_Data entries_

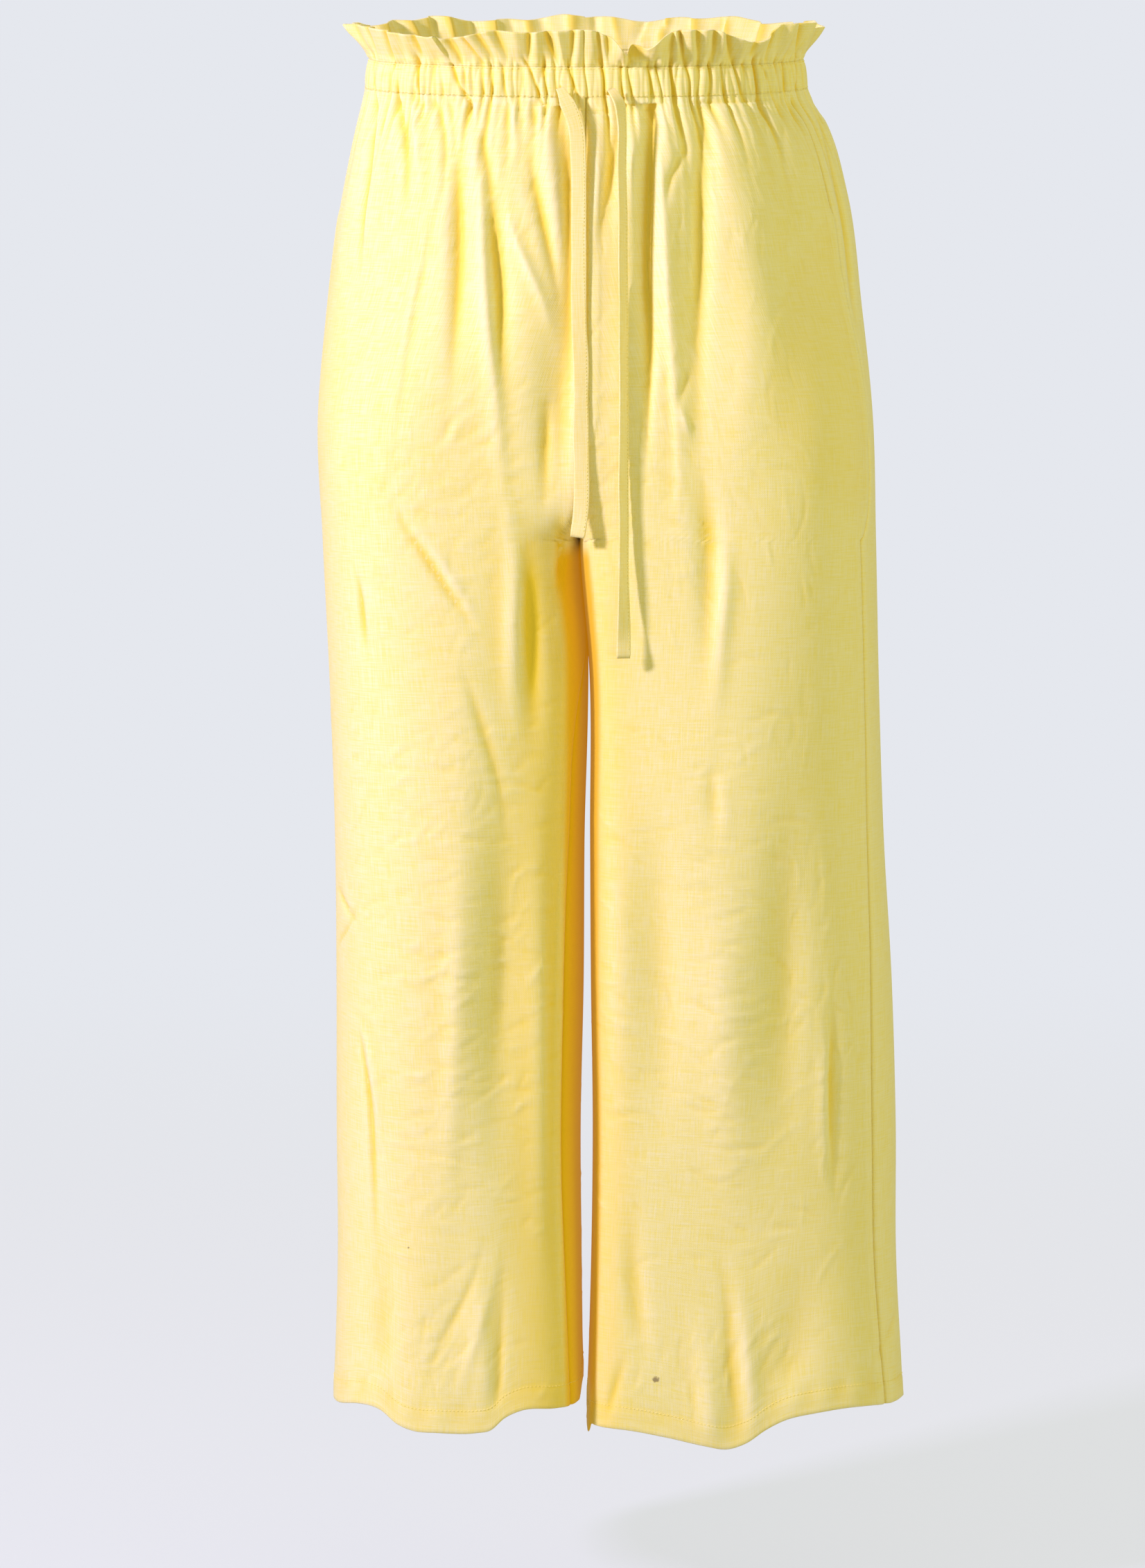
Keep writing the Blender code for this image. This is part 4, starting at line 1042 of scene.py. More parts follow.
def linen(name, pitch=0.0007, cloth=CLOTH, marks=()):
    """Matt woven linen with a faint sheen. marks are small spots: x, z, radius and colour."""
    material, tree, shader = principled(name, {
        "Roughness": 0.78, "Specular IOR Level": 0.25, "Sheen Weight": 0.25,
        # the emission carries only the painted glow between the legs
        "Sheen Roughness": 0.45, "Emission Strength": 1.0,
    })
    uv = node(tree, "ShaderNodeUVMap", uv_map="cloth")
    weave = node(tree, "ShaderNodeGroup", node_tree=WEAVE)
    weave.inputs["Pitch"].default_value = pitch
    tree.links.new(uv.outputs[0], weave.inputs["Vector"])
    # painted shade of the folds and painted highlight of the ridges, read per vertex
    painted_shade = node(tree, "ShaderNodeAttribute", attribute_name="painted_shade")
    tint = node(tree, "ShaderNodeGroup", node_tree=TINT)
    tree.links.new(weave.outputs["Tone"], tint.inputs["Tone"])
    tree.links.new(painted_shade.outputs["Fac"], tint.inputs["Hollow"])
    for label, colour in (("Cloth", cloth), ("Deep", CLOTH_IN_PAINTED_SHADE), ("Pale", CLOTH_PALE)):
        tint.inputs[label].default_value = (*colour, 1.0)
    colour = tint.outputs["Color"]
    for x, z, radius, spot in marks:
        where = node(tree, "ShaderNodeTexCoord")
        parts = node(tree, "ShaderNodeSeparateXYZ", {"Vector": where.outputs["Object"]})
        rough = node(tree, "ShaderNodeTexNoise", {
            "Vector": where.outputs["Object"], "Scale": 0.9 / radius, "Detail": 3.0,
        })
        dx = maths(tree, "SUBTRACT", parts.outputs["X"], x)
        dz = maths(tree, "SUBTRACT", parts.outputs["Z"], z)
        squares = [maths(tree, "MULTIPLY", side, side) for side in (dx, dz)]
        apart = maths(tree, "SQRT", maths(tree, "ADD", *squares))
        edge = maths(tree, "MULTIPLY", rough.outputs["Fac"], 2.0 * radius)
        share = node(tree, "ShaderNodeMapRange", {
            "Value": maths(tree, "SUBTRACT", edge, apart), "From Min": -0.15 * radius,
            "From Max": 0.35 * radius, "To Min": 0.0, "To Max": 0.85,
        })
        front = maths(tree, "LESS_THAN", parts.outputs["Y"], 0.0)
        share = maths(tree, "MULTIPLY", share.outputs[0], front)
        colour = mixed(tree, share, colour, (*spot, 1.0))
    # painted shade and painted glow between the legs: a saturated base colour and an emission that
    # stand for light coming through the cloth
    between = node(tree, "ShaderNodeAttribute", attribute_name="between").outputs["Fac"]
    with_painted_shade = mixed(tree, between, colour, (*PAINTED_SHADE_BETWEEN_LEGS, 1.0))
    tree.links.new(with_painted_shade, shader.inputs["Base Color"])
    painted_glow = mixed(tree, between, (0.0, 0.0, 0.0, 1.0), (*PAINTED_GLOW_THROUGH_CLOTH, 1.0))
    tree.links.new(painted_glow, shader.inputs["Emission Color"])
    raised = node(tree, "ShaderNodeBump", {
        "Height": weave.outputs["Height"], "Strength": 0.35, "Distance": 0.00022,
    })
    tree.links.new(raised.outputs["Normal"], shader.inputs["Normal"])
    return material


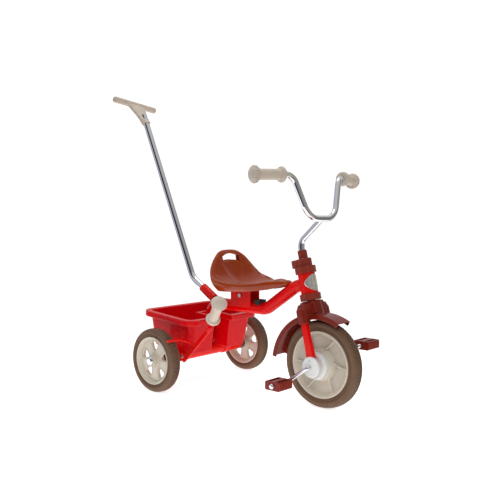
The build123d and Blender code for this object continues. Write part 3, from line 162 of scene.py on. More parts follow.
def smooth_line(points, steps, closed=False):
    """Catmull-Rom line through points given as tuples."""
    count = len(points)
    line = []
    spans = count if closed else count - 1
    for i in range(spans):
        if closed:
            a, b, c, d = (Vector(points[(i + k - 1) % count]) for k in range(4))
        else:
            a, b, c, d = (Vector(points[min(max(i + k - 1, 0), count - 1)]) for k in range(4))
        for k in range(steps):
            t = k / steps
            line.append(0.5 * (2 * b + (c - a) * t + (2 * a - 5 * b + 4 * c - d) * t * t
                               + (3 * b - a - 3 * c + d) * t**3))
    if not closed:
        line.append(Vector(points[-1]))
    return line


def read_curve(pairs, x):
    """Straight-line reading of (x, value) pairs."""
    if x <= pairs[0][0]:
        return pairs[0][1]
    for (x0, v0), (x1, v1) in zip(pairs, pairs[1:]):
        if x <= x1:
            return v0 + (v1 - v0) * (x - x0) / (x1 - x0)
    return pairs[-1][1]


def read_smooth(pairs, x):
    """Smooth reading of (x, value) pairs, with no corners at the pairs."""
    if x <= pairs[0][0]:
        return pairs[0][1]
    last = len(pairs) - 1
    for i in range(last):
        (x0, v0), (x1, v1) = pairs[i], pairs[i + 1]
        if x <= x1:
            before, after = pairs[max(i - 1, 0)], pairs[min(i + 2, last)]
            start = (v1 - before[1]) / (x1 - before[0]) * (x1 - x0)
            end = (after[1] - v0) / (after[0] - x0) * (x1 - x0)
            t = (x - x0) / (x1 - x0)
            return ((2 * t**3 - 3 * t**2 + 1) * v0 + (t**3 - 2 * t**2 + t) * start
                    + (3 * t**2 - 2 * t**3) * v1 + (t**3 - t**2) * end)
    return pairs[-1][1]


def apply_modifiers(obj):
    """Replaces an object's mesh by its evaluated one."""
    bpy.context.view_layer.update()
    evaluated = obj.evaluated_get(bpy.context.evaluated_depsgraph_get())
    mesh = bpy.data.meshes.new_from_object(evaluated)
    obj.modifiers.clear()
    obj.data = mesh


# ---------------------------------------------------------------- materials
COAT_ROUGHNESS = 0.04
NOISE_MIDDLE = (0.3, 0.7)       # the part of a noise's range that is used
DUST_PATCHES = (0.52, 0.75)     # where in a noise's range dust starts and is full
DUST_SCALE = 2.3                # dust to colour patches
SHEEN_SCALE = 4                 # patches of gloss to colour patches
WORN_EDGE = (0.51, 0.56)        # pointiness where wear starts and is full
PAINTED_SHADE_POINTINESS = (0.42, 0.495)          # pointiness where the painted shade in a hollow is darkest and ends
# how dark the painted shade in hollows is: the share of the colour left in the deepest hollows
PAINTED_SHADE_LEVEL = 0.25
PEEL_SCALE = 160.0
RELIEF_STRENGTH = 0.6
RELIEF_HEIGHT = 0.6 * MM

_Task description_
Using the material above, print every entry exactly as written.

_Result below_
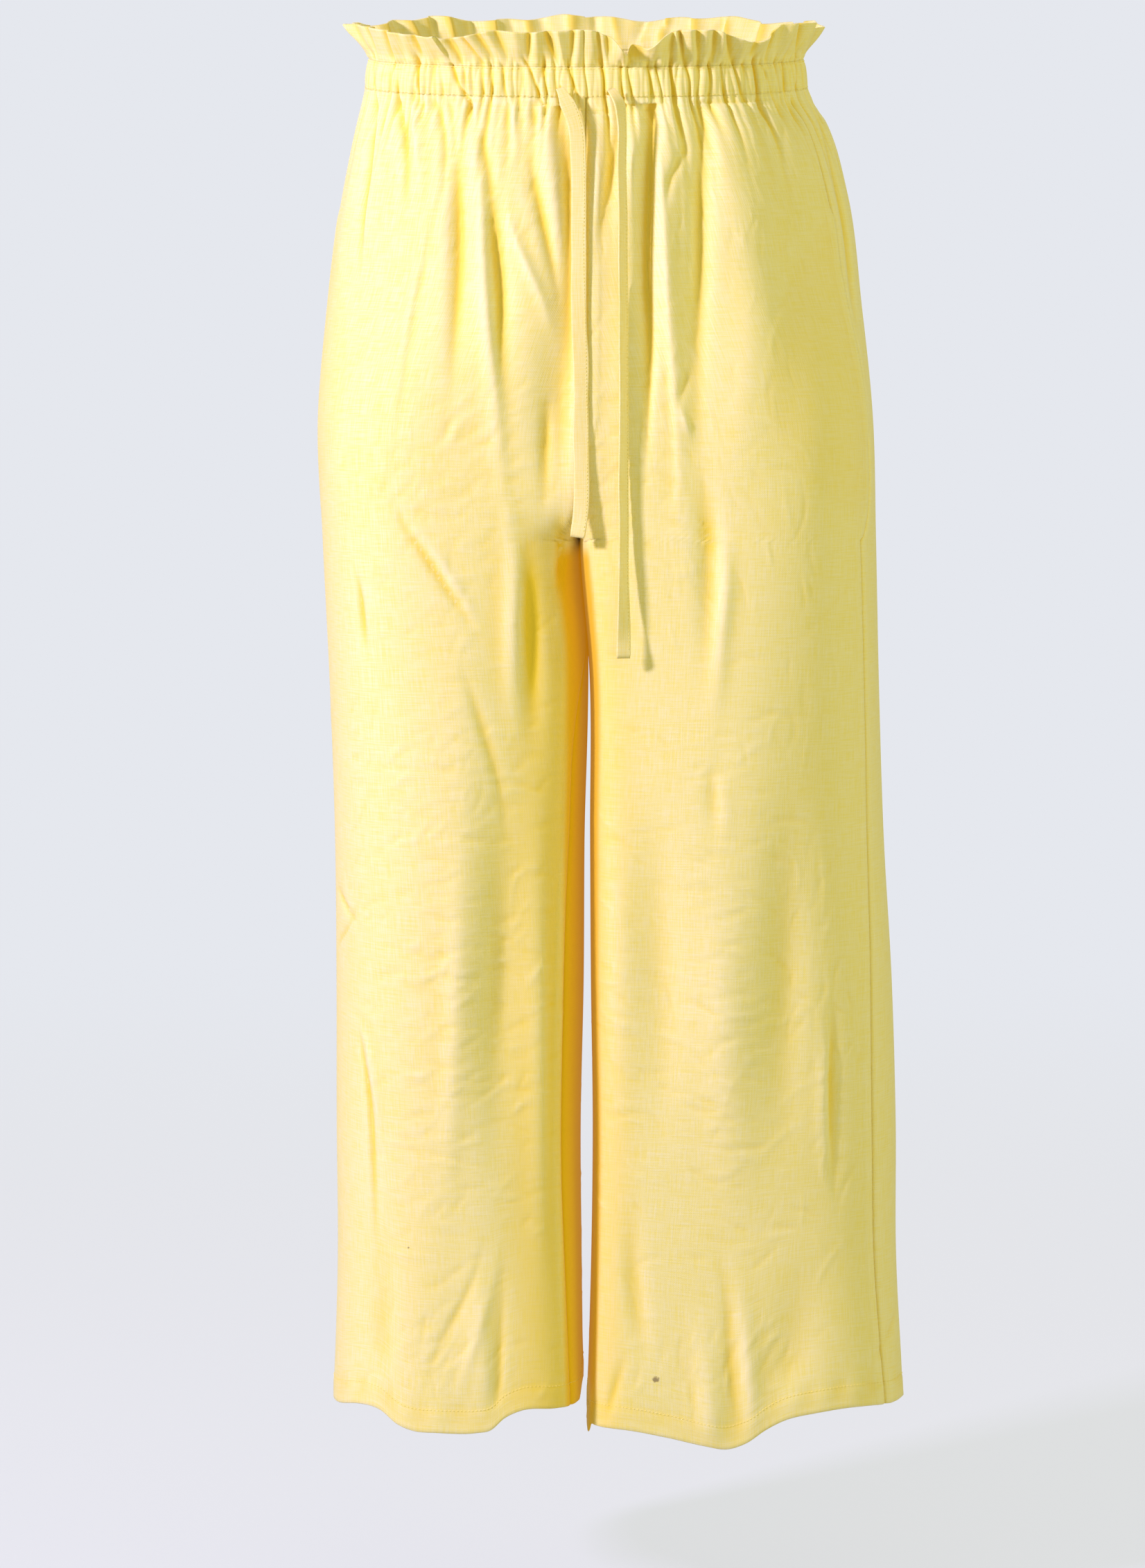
Keep writing the Blender code for this image. This is part 4, starting at line 1042 of scene.py. More parts follow.
def linen(name, pitch=0.0007, cloth=CLOTH, marks=()):
    """Matt woven linen with a faint sheen. marks are small spots: x, z, radius and colour."""
    material, tree, shader = principled(name, {
        "Roughness": 0.78, "Specular IOR Level": 0.25, "Sheen Weight": 0.25,
        # the emission carries only the painted glow between the legs
        "Sheen Roughness": 0.45, "Emission Strength": 1.0,
    })
    uv = node(tree, "ShaderNodeUVMap", uv_map="cloth")
    weave = node(tree, "ShaderNodeGroup", node_tree=WEAVE)
    weave.inputs["Pitch"].default_value = pitch
    tree.links.new(uv.outputs[0], weave.inputs["Vector"])
    # painted shade of the folds and painted highlight of the ridges, read per vertex
    painted_shade = node(tree, "ShaderNodeAttribute", attribute_name="painted_shade")
    tint = node(tree, "ShaderNodeGroup", node_tree=TINT)
    tree.links.new(weave.outputs["Tone"], tint.inputs["Tone"])
    tree.links.new(painted_shade.outputs["Fac"], tint.inputs["Hollow"])
    for label, colour in (("Cloth", cloth), ("Deep", CLOTH_IN_PAINTED_SHADE), ("Pale", CLOTH_PALE)):
        tint.inputs[label].default_value = (*colour, 1.0)
    colour = tint.outputs["Color"]
    for x, z, radius, spot in marks:
        where = node(tree, "ShaderNodeTexCoord")
        parts = node(tree, "ShaderNodeSeparateXYZ", {"Vector": where.outputs["Object"]})
        rough = node(tree, "ShaderNodeTexNoise", {
            "Vector": where.outputs["Object"], "Scale": 0.9 / radius, "Detail": 3.0,
        })
        dx = maths(tree, "SUBTRACT", parts.outputs["X"], x)
        dz = maths(tree, "SUBTRACT", parts.outputs["Z"], z)
        squares = [maths(tree, "MULTIPLY", side, side) for side in (dx, dz)]
        apart = maths(tree, "SQRT", maths(tree, "ADD", *squares))
        edge = maths(tree, "MULTIPLY", rough.outputs["Fac"], 2.0 * radius)
        share = node(tree, "ShaderNodeMapRange", {
            "Value": maths(tree, "SUBTRACT", edge, apart), "From Min": -0.15 * radius,
            "From Max": 0.35 * radius, "To Min": 0.0, "To Max": 0.85,
        })
        front = maths(tree, "LESS_THAN", parts.outputs["Y"], 0.0)
        share = maths(tree, "MULTIPLY", share.outputs[0], front)
        colour = mixed(tree, share, colour, (*spot, 1.0))
    # painted shade and painted glow between the legs: a saturated base colour and an emission that
    # stand for light coming through the cloth
    between = node(tree, "ShaderNodeAttribute", attribute_name="between").outputs["Fac"]
    with_painted_shade = mixed(tree, between, colour, (*PAINTED_SHADE_BETWEEN_LEGS, 1.0))
    tree.links.new(with_painted_shade, shader.inputs["Base Color"])
    painted_glow = mixed(tree, between, (0.0, 0.0, 0.0, 1.0), (*PAINTED_GLOW_THROUGH_CLOTH, 1.0))
    tree.links.new(painted_glow, shader.inputs["Emission Color"])
    raised = node(tree, "ShaderNodeBump", {
        "Height": weave.outputs["Height"], "Strength": 0.35, "Distance": 0.00022,
    })
    tree.links.new(raised.outputs["Normal"], shader.inputs["Normal"])
    return material


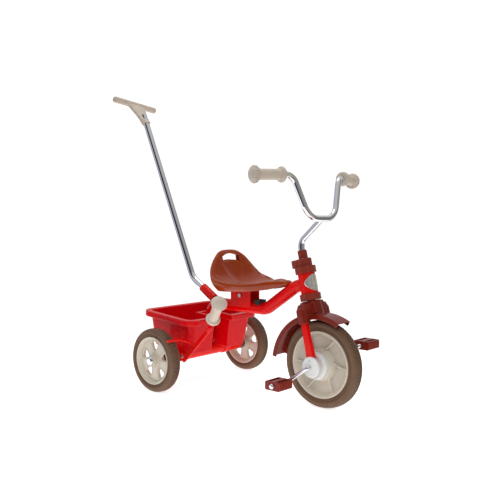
The build123d and Blender code for this object continues. Write part 3, from line 162 of scene.py on. More parts follow.
def smooth_line(points, steps, closed=False):
    """Catmull-Rom line through points given as tuples."""
    count = len(points)
    line = []
    spans = count if closed else count - 1
    for i in range(spans):
        if closed:
            a, b, c, d = (Vector(points[(i + k - 1) % count]) for k in range(4))
        else:
            a, b, c, d = (Vector(points[min(max(i + k - 1, 0), count - 1)]) for k in range(4))
        for k in range(steps):
            t = k / steps
            line.append(0.5 * (2 * b + (c - a) * t + (2 * a - 5 * b + 4 * c - d) * t * t
                               + (3 * b - a - 3 * c + d) * t**3))
    if not closed:
        line.append(Vector(points[-1]))
    return line


def read_curve(pairs, x):
    """Straight-line reading of (x, value) pairs."""
    if x <= pairs[0][0]:
        return pairs[0][1]
    for (x0, v0), (x1, v1) in zip(pairs, pairs[1:]):
        if x <= x1:
            return v0 + (v1 - v0) * (x - x0) / (x1 - x0)
    return pairs[-1][1]


def read_smooth(pairs, x):
    """Smooth reading of (x, value) pairs, with no corners at the pairs."""
    if x <= pairs[0][0]:
        return pairs[0][1]
    last = len(pairs) - 1
    for i in range(last):
        (x0, v0), (x1, v1) = pairs[i], pairs[i + 1]
        if x <= x1:
            before, after = pairs[max(i - 1, 0)], pairs[min(i + 2, last)]
            start = (v1 - before[1]) / (x1 - before[0]) * (x1 - x0)
            end = (after[1] - v0) / (after[0] - x0) * (x1 - x0)
            t = (x - x0) / (x1 - x0)
            return ((2 * t**3 - 3 * t**2 + 1) * v0 + (t**3 - 2 * t**2 + t) * start
                    + (3 * t**2 - 2 * t**3) * v1 + (t**3 - t**2) * end)
    return pairs[-1][1]


def apply_modifiers(obj):
    """Replaces an object's mesh by its evaluated one."""
    bpy.context.view_layer.update()
    evaluated = obj.evaluated_get(bpy.context.evaluated_depsgraph_get())
    mesh = bpy.data.meshes.new_from_object(evaluated)
    obj.modifiers.clear()
    obj.data = mesh


# ---------------------------------------------------------------- materials
COAT_ROUGHNESS = 0.04
NOISE_MIDDLE = (0.3, 0.7)       # the part of a noise's range that is used
DUST_PATCHES = (0.52, 0.75)     # where in a noise's range dust starts and is full
DUST_SCALE = 2.3                # dust to colour patches
SHEEN_SCALE = 4                 # patches of gloss to colour patches
WORN_EDGE = (0.51, 0.56)        # pointiness where wear starts and is full
PAINTED_SHADE_POINTINESS = (0.42, 0.495)          # pointiness where the painted shade in a hollow is darkest and ends
# how dark the painted shade in hollows is: the share of the colour left in the deepest hollows
PAINTED_SHADE_LEVEL = 0.25
PEEL_SCALE = 160.0
RELIEF_STRENGTH = 0.6
RELIEF_HEIGHT = 0.6 * MM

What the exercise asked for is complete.